→ Instructions for the task
Can you write out the whole listing exactly?

→ Supplied material
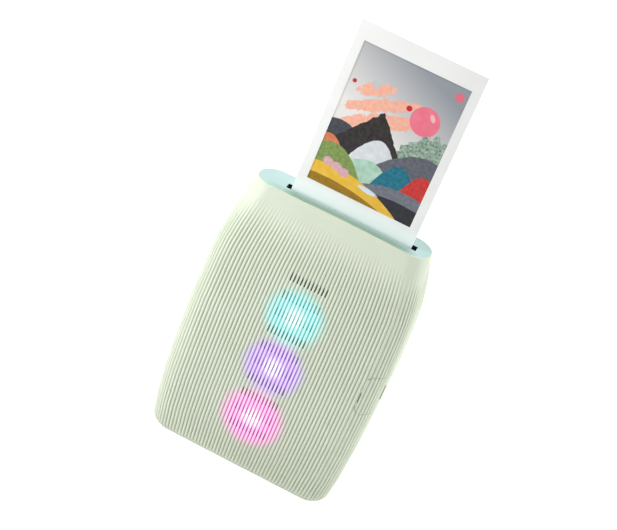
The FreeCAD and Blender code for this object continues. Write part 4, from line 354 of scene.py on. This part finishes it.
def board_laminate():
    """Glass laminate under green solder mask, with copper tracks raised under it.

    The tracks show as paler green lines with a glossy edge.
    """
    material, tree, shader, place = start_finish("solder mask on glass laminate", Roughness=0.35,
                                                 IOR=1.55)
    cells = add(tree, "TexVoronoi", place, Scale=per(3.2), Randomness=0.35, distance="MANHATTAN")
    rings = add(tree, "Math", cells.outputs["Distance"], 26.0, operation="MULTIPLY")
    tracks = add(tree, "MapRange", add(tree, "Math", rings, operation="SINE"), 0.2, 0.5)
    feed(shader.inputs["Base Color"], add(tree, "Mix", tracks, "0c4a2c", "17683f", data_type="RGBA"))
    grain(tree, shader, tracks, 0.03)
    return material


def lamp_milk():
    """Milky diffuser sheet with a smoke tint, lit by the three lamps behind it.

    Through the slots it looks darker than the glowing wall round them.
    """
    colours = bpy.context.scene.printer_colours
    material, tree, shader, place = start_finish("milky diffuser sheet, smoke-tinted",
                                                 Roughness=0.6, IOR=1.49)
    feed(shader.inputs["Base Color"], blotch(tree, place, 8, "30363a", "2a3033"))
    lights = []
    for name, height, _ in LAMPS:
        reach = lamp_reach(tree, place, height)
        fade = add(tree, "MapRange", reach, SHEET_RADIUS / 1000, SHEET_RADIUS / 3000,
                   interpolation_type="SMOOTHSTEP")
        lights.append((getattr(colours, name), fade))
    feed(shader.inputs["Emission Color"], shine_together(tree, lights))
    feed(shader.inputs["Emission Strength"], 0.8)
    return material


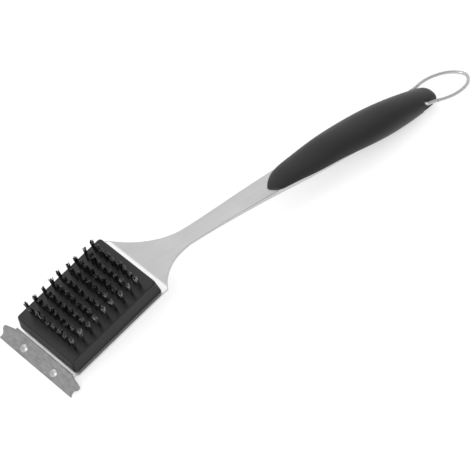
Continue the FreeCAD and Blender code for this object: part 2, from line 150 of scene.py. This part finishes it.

→ Written reply
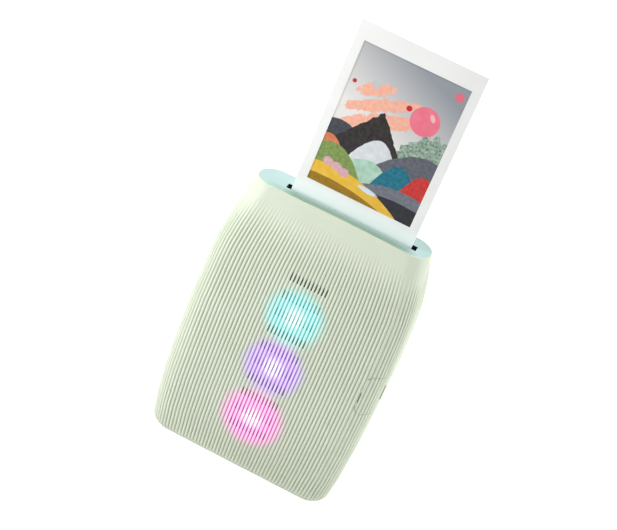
The FreeCAD and Blender code for this object continues. Write part 4, from line 354 of scene.py on. This part finishes it.
def board_laminate():
    """Glass laminate under green solder mask, with copper tracks raised under it.

    The tracks show as paler green lines with a glossy edge.
    """
    material, tree, shader, place = start_finish("solder mask on glass laminate", Roughness=0.35,
                                                 IOR=1.55)
    cells = add(tree, "TexVoronoi", place, Scale=per(3.2), Randomness=0.35, distance="MANHATTAN")
    rings = add(tree, "Math", cells.outputs["Distance"], 26.0, operation="MULTIPLY")
    tracks = add(tree, "MapRange", add(tree, "Math", rings, operation="SINE"), 0.2, 0.5)
    feed(shader.inputs["Base Color"], add(tree, "Mix", tracks, "0c4a2c", "17683f", data_type="RGBA"))
    grain(tree, shader, tracks, 0.03)
    return material


def lamp_milk():
    """Milky diffuser sheet with a smoke tint, lit by the three lamps behind it.

    Through the slots it looks darker than the glowing wall round them.
    """
    colours = bpy.context.scene.printer_colours
    material, tree, shader, place = start_finish("milky diffuser sheet, smoke-tinted",
                                                 Roughness=0.6, IOR=1.49)
    feed(shader.inputs["Base Color"], blotch(tree, place, 8, "30363a", "2a3033"))
    lights = []
    for name, height, _ in LAMPS:
        reach = lamp_reach(tree, place, height)
        fade = add(tree, "MapRange", reach, SHEET_RADIUS / 1000, SHEET_RADIUS / 3000,
                   interpolation_type="SMOOTHSTEP")
        lights.append((getattr(colours, name), fade))
    feed(shader.inputs["Emission Color"], shine_together(tree, lights))
    feed(shader.inputs["Emission Strength"], 0.8)
    return material


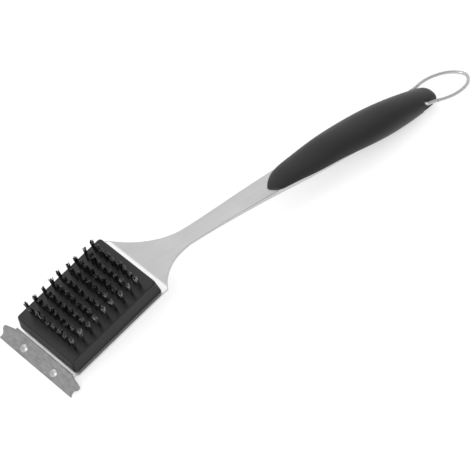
Continue the FreeCAD and Blender code for this object: part 2, from line 150 of scene.py. This part finishes it.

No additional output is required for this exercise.